Adapun pada kuartal II-2023, ekonomi negara adikuasa itu diperkirakan akan terkontraksi sebesar 0,5%, lebih optimistis dibanding perkiraan sebelumnya dengan prediksi kontraksi 0,6%.

Sebanyak 44 ekonom memperkirakan risiko resesi AS pada tahun ini mencapai 60%, dengan tingkat inflasi diprediksi mencapai 4% pada 2023, lebih tinggi dari perkiraan sebelumnya 3,7%.

Inflasi yang diprediksi masih tinggi ini akan membawa The Fed untuk tetap hawkish dan mengerek bunga acuan ke level 5,5% pada akhir kuartal I-2023.

Pada 2023, perekonomian AS akan diperkirakan masih akan mencetak pertumbuhan tipis sebesar 0,8%, disusul sebesar 1,3% pada 2024 dan 2% pada 2025. 

Proyeksi terbaru ini sedikit banyak menjadi kenyataan baru yang pada akhirnya diterima oleh para pelaku pasar. Yakni bahwa perekonomian AS masih mampu tumbuh walau dalam laju lebih lambat.

“Dibandingkan dengan ekspektasi yang berkembang pada awal tahun di mana [banyak] investor meyakini bahwa resesi AS akan datang,” jelas analis dalam catatannya.
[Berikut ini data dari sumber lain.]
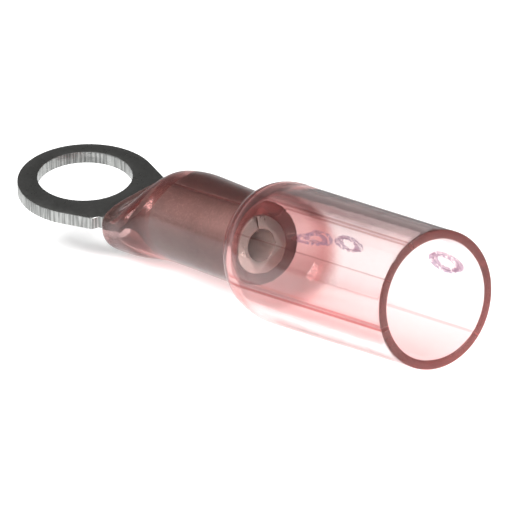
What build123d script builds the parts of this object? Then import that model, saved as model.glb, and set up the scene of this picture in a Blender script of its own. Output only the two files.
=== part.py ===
from build123d import *
import os
from math import sin, cos, tan, radians, pi, copysign

os.makedirs("parts", exist_ok=True)

# Heat shrink ring terminal. It is built along its own wire barrel: X runs along the
# barrel from the bend in the tongue towards the wire mouth, Z is the seam side.
# The last lines turn it the way it comes to rest on a table.

# Stamped strip
sheet = 0.70
stud_hole_r = 2.55
ring_r = 3.75
ring_forward = 0.30
ring_aside = -0.15
side_taper = 20.3
taper_end = 3.30
neck_step = 0.14
neck_front_half = 2.62
neck_half = 2.30
hole_to_bend = 4.34

# The tongue is bent up and a little sideways where it leaves the barrel
bend_up = 14.4
bend_aside = 10.85

# Rolled wire barrel
barrel_bore_r = 0.85
barrel_front = 2.85
barrel_length = 7.95
seam_gap = 0.06
roll_start = 0.70

# Heat shrink sleeve
tube_r = 3.54
tube_wall = 0.48
tube_straight = 11.88
tube_swell = 0.12
shrunk_wall = 0.90
shrunk_lift = 0.30
crease_lift = 0.10
front_side_wall = 0.38
front_wall = 0.52
front_cover = 0.64
front_depth = 2.27
front_settled = 3.80
front_slack = 0.12
front_bite = 0.05
front_clear = 0.20
front_rise = 0.34
trough_rise = 0.95
trough_clear = 0.40
shoulder_back = 0.35
shoulder_length = 2.75
shoulder_lift = 0.14

# How it lies on a table
lie_pitch = 5.0
lie_roll = 8.0

# Stations of the trough between tongue and barrel: share of the way, width as a share
# of the neck, degrees rolled, drop as a share of the barrel's radius
TROUGH = (
    (0.32, 1.00, 50, 0.10),
    (0.54, 1.03, 115, 0.40),
    (0.75, 1.20, 205, 0.78),
    (0.89, 1.46, 285, 0.96),
)

# Stations of the sleeve's outside over the barrel: share of the way from the settled front
# to the shoulder, gain in radius, share of the lift towards the seam side
SHRUNK = (
    (0.12, 0.08, 1.00),
    (0.37, 0.065, 0.83),
    (0.62, 0.04, 0.60),
    (0.88, 0.01, 0.38),
)

# Stations of the shoulder: share of its length, share of the step in radius, share of its lift
SHOULDER = (
    (0.0, 0.0, 0.0),
    (0.055, 0.04, 0.04),
    (0.18, 0.32, 0.65),
    (0.38, 0.68, 1.00),
    (0.565, 0.89, 0.55),
    (0.78, 0.98, 0.25),
    (1.0, 1.0, 0.0),
)

barrel_r = barrel_bore_r + sheet
barrel_mid_r = barrel_bore_r + sheet / 2
barrel_end = barrel_front + barrel_length
shrunk_r = barrel_r + shrunk_wall
tube_bore_r = tube_r - tube_wall
shoulder_start = barrel_end - shoulder_back
shoulder_end = shoulder_start + shoulder_length
mouth = shoulder_end + tube_straight
trough_middle = (roll_start + barrel_front) / 2

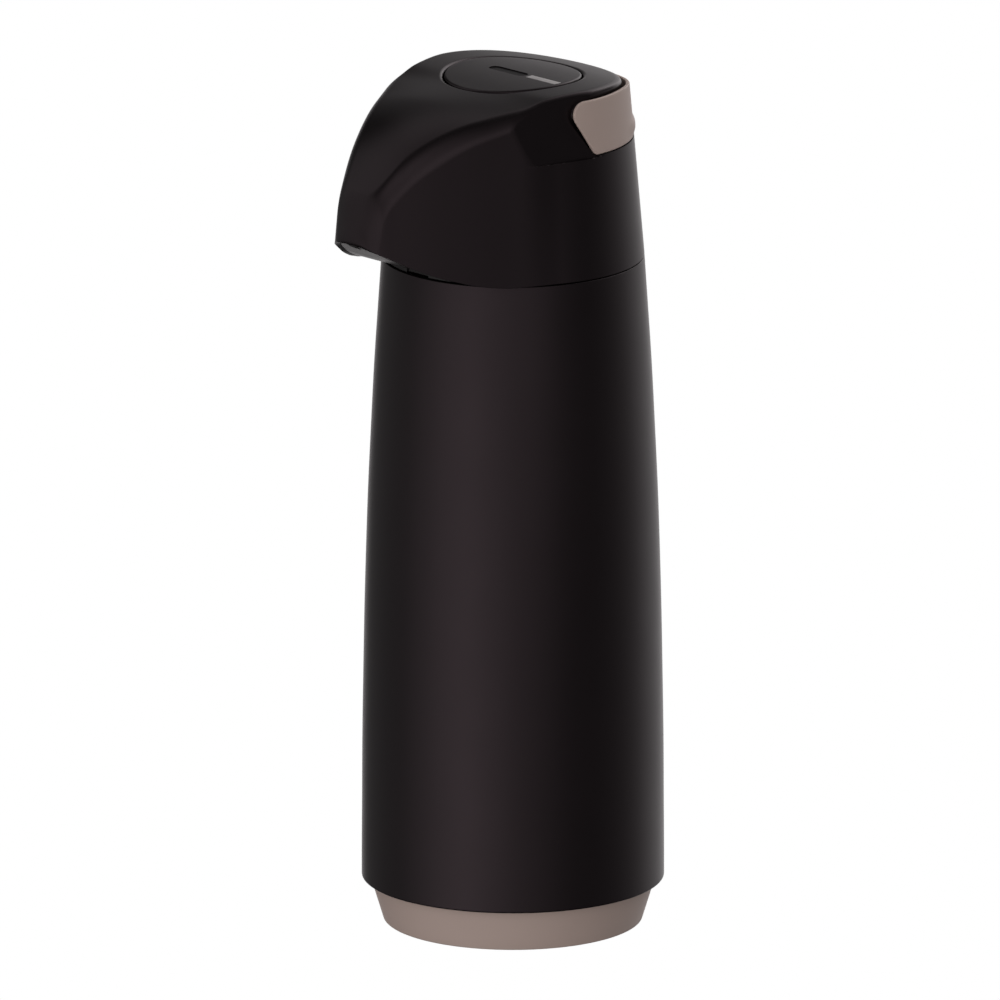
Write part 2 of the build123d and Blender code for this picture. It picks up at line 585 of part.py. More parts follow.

Namun, di saat yang sama pasar juga masih mewaspadai sinyal dari pasar tenaga kerja AS yang terlihat masih cukup “panas” sampai saat ini. Data terbaru menunjukkan klaim tunjangan pengangguran AS berada di level terendah dalam tiga pekan terakhir sebesar 192.000, turun 3.000 klaim dari pekan sebelumnya, berdasarkan rilis data oleh Departemen Tenaga Kerja AS. 

Klaim tunjangan pengangguran di AS turun ke level terendah 3 minggu indikasi pasar tenaga kerja masih ketat (Bloomberg)

Rendahnya angka klaim tunjangan pengangguran itu menjadi indikasi bahwa kondisi pasar tenaga kerja di negeri itu masih ketat, belum banyak berubah dari kondisi sebelumnya.

Indikator ini menjadi salah satu perhatian utama The Fed karena faktor pasar tenaga kerja ini menjadi salah satu penyebab utama mengapa inflasi di AS tetap tinggi. Dus, pada akhirnya akan membuat The Fed akan melanjutkan posisi hawkish alih-alih berbalik arah. 

Dengan perkembangan terakhir tersebut, analis menilai perlahan pasar akan tergerak untuk mereposisi ekspektasi dan strategi investasinya pada arah kebijakan The Fed dengan prediksi terminal rate FFR akan ada di level 5,5% tahun ini.

Apa artinya bagi Indonesia?

Berbagai data ekonomi terbaru dari segenap penjuru pasar global, mendapat respon beragam dari pasar domestik. Indeks Harga Saham Gabungan (IHSG) masih mampu menapak ke zona hijau di level 6.866,38 pada penutupan sesi 1 perdagangan Jumat (24/2/2023) menguat 0,39% dari posisi penutupan kemarin. 

Sedangkan tekanan jual pada pasar obligasi domestik terus berlanjut terlihat dari yield Surat Utang Negara (SUN) 10 tahun merangkak naik ke kisaran 6,79%. Nilai tukar rupiah menghadapi dolar AS terus melemah ke level Rp 15.218 pada pukul 12.28 WIB, Jumat.

Investor asing melepas SUN eksesif sejak dua pekan lalu. Mengutip data Bloomberg, sejak mencapai posisi tertinggi year-to-date pada 7 Februari, nilai kepemilikan asing di SUN telah longsor 1,24% ke posisi Rp 806,07 triliun pada Kamis (22/2/2023).

Tekanan eksternal yang terus mendera pasar finansial ini masih didorong oleh sentimen bunga The Fed dan stance kebijakan Bank Indonesia (BI) yang percaya diri menahan bunga acuan di level 5,75%. Bila aksi jual asing terus berlanjut, ini menjadi alarm yang tidak bisa diremehkan oleh otoritas moneter.

Kendati saat ini posisi cadangan devisa masih cukup aman, akan tetapi bila tekanan terus berlanjut, lama kelamaan bisa menggerus amunisi dan mengancam stabilitas keuangan ke depan.

Terlebih dengan semakin landainya ekspor menyusul berakhirnya rezeki runtuh komoditas, Indonesia perlu menyiapkan amunisi lebih memadai untuk menahan tekanan eksternal sehingga tidak sampai melukai stabilitas perekonomian domestik.